In the year 2017, the Gaza Strip marks the tenth anniversary of Hamas’ rule, the longest-ever siege, and a rising backlog of thousands who are waiting for a rare chance to exit the dire situation in Gaza. With no remedy in sight, Gaza’s condition is becoming increasingly oppressive, and as there is no obvious path leading towards a change in the situation, for most of Gaza’s two million people life is bound to get worse. The international isolation of Hamas will likely continue – and with it the blockade that has been imposed by Israel and Egypt since Hamas seized power over Gaza in June 2007.
The bleak political situation is among the main reasons why cultural heritage in Gaza has so far not received the measure of attention and protection it well deserves. However, the destruction of cultural heritage also follows a deliberate and planned strategy in modern warfare that involves religious groups who do not accept any evidence of other civilizations. Even though most states worldwide have expressed their appreciation of cultural heritage by means of the 1954 Hague Convention which asserts the need to protect cultural property in advance of and during armed conflict, actual protection of cultural artefacts has proven weak. This weakness has been demonstrated (externally) during the Israeli wars against Gaza and (internally) most clearly by the policies and actions of the Hamas government, under which cultural heritage has thrived only with regards to the politicization of cultural identity and in connection with symbols tied to religious faith.
Cultural heritage in Gaza suffers from significant violations and neglect. Examples show destruction of cultural heritage (internally) through the building of a police station on one of Gaza’s most important archaeological sites, the ancient city of Al-Balakhia. Located north of today’s Al-Shati refugee camp, Al-Balakhia thrived from 1200 BC to 324 AD. At this site, unique monuments were discovered – unmatched by any others in Palestine – yet it was destroyed because some believed that a unique fresco painting of women constitutes archaeological evidence of affiliations with an infidel civilization.
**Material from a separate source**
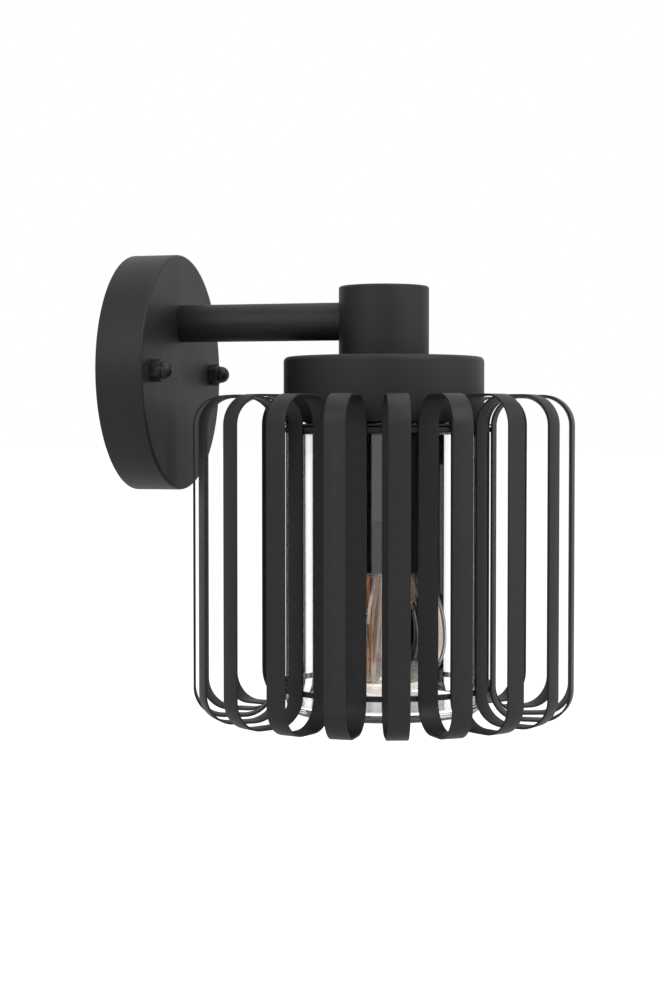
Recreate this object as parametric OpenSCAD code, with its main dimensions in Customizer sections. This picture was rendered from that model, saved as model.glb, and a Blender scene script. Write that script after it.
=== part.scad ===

Part of Al-Balakhia’s archaeological fabric is Anthedon, a city northwest of Gaza that served as a port linking the region with Europe. It was inhabited from the Mycenaean era to the early Byzantine age, but only during the Hellenistic period (323 BC – 31 BC) the port, populated by immigrants from Boeotia, Greece, became an independent city under the name Anthedon. As a Greek city, it had an agora and temples; the citizens’ life was chiefly dedicated to fishing, exporting wine and olive oil, and shipbuilding. On 02 April 2012, the ancient city was listed tentatively as a World Heritage Site by the State of Palestine. However, in April 2013, part of the harbour was damaged by construction, which caused the archaeological sites of Anthedon to be flooded with water.
Several other archaeological sites were damaged or destroyed as well over the past few years. For example, the site of Tell As-Sakan, located south of Gaza City and dating back to the Early Bronze Age (3300-2300 BC), was partially destroyed, and the majority of its archaeological features have been removed – while a multistorey building has been erected on the southern part of the site. The fate of the archaeological site historically known as Tell Batshan is similar: it has recently become well-known as Yasser Arafat’s Heliport.
In 2013, a statue of Apollo dating back to the Hellenistic period was discovered but has since been neglected as well. Archaeologists and heritage experts were unable to examine the statue, but it is known that the sculpture is very clean as it was found inland and in a dry environment. Experts believe that this object could not have been created in a vacuum and that the site where the statue was found must hold more artefacts, yet undiscovered, that could provide important archaeological and historical information.
In 2015, fur ther archaeological remains were discovered during the reconstruction of Al-Rasheed Street in Gaza. These features reveal an extended fabric connected to a basilica-type church that is located to the west of Al-Rasheed Street and was discovered in 1965 by the Egyptian Department of Antiquities. The church features a mosaic floor that has been described as depicting a figure of a female saint playing the harp and charming wild animals. The structure of the basilica is almost square (approximately 26 m by 30 m) and probably consisted of a wide nave and two aisles on either side, separated by four rows of columns, two on either side of the nave.
In sum, an examination of the level of protection of cultural heritage in Gaza over the past ten years makes it clear that little sensible thought has been given to the value and future role of cultural heritage. Archaeological remains in Gaza show that its past was much more pluralistic and showed the very features of diversity that make cultural heritage so valuable. Unfortunately, the international response, or lack thereof, to this neglect appears to show that the protection of cultural heritage in Gaza is considered less of a priority by outside actors and observers as well. Very little effort has been invested into helping the local community in Gaza preserve their cultural identity, or into preventing violations to the 1954 Hague Convention that asserts the obligation to protect cultural property in advance of and during armed conflict.
Edward Said has claimed that public memory has long served as a political tool for the establishment of nations, and his argument should be interpreted as extending to cultural heritage and all that it represents.